40. Colin McCahon (1919 - 1987)
Truth from the King Country: Load Bearing Structures: Series Three
Acrylic on board
22.8 x 30.5 cm
Signed
est. $55,000 - 70,000
Fetched $87,000
Relative Size: Truth from the King Country: Load Bearing Structures: Series Three
Relative size

PROVENANCE
Private Collection, Auckland

Truth From the King Country is one of the most numerous of McCahon's series, comprising at least 35 individual paintings in five sub-series painted in 1978-79. It was his last extensive series, and also the last in which extensive landscape imagery is seen. Uniquely for McCahon these works were painted on commercial canvasboards, a humble support much used by amateur artists and readily available from art supply shops. The canvasboards came in differing sizes, all quite modest in scale but varying from 233 x 235mm for the smallest to 253 x 335mm for the largest, each sub-series being differentiated by the size of the boards. The third series, to which this work belongs, consisted of six paintings. Truth from the King Country was never exhibited as a whole. Initially McCahon intended to give them away to friends and many were disposed of in this fashion, though eventually some were made available for sale through his Wellington dealer, Peter McLeavey.
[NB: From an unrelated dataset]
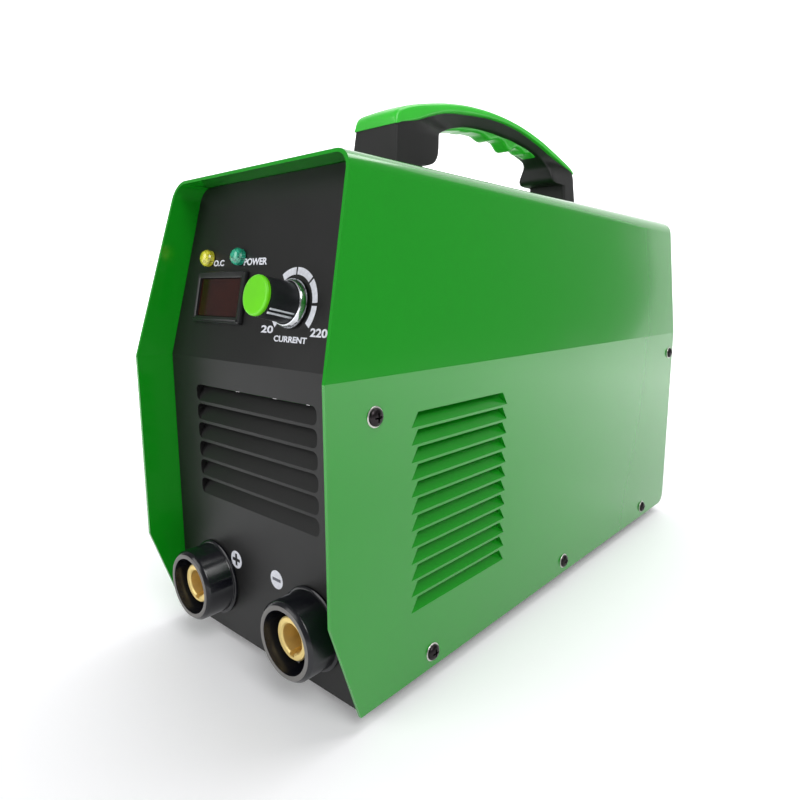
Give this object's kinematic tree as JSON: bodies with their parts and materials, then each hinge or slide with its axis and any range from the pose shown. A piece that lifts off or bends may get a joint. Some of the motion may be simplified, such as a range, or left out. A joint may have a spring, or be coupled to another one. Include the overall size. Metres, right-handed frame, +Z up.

Each work in the series consists of variations of the same two elements - a dark T-shape in the foreground against a richly coloured background of sky and/or hills. The main title, Truth from the King Country gives priority to the landscape setting, identified with the King Country, the remote and hilly region of the central North Island, so named because of its association with the Maori King movement during the New Zealand wars of the nineteenth century. The sub-title Load Bearing Structures relates to the foreground T-shape, which may be read either, first, as a bridge or viaduct, a man-made structure common in the region as a means of spanning deep valleys for road or rail, or, second, as a cross, the T-shaped or Tau cross generally favoured (though not exclusively) by McCahon, especially in his later work. The works may therefore be read both as realism (bridges or viaducts against skies and hills viewed at sunrise or sunset - hence the vivid colour), and as symbolism (as explorations of faith or belief). In this particular example the structure is placed centrally with the horizontal arm stretching from edge to edge. The range of lowish or distant dark hills also extends from edge to edge leaving extensive space for the glowing sky extending both below and above the arms of the cross. The work is exquisitely painted, as particularly evident in the subtle variations of colour in the sky and the refined delicacy of the long horizon, now clear, now obscured by cloud.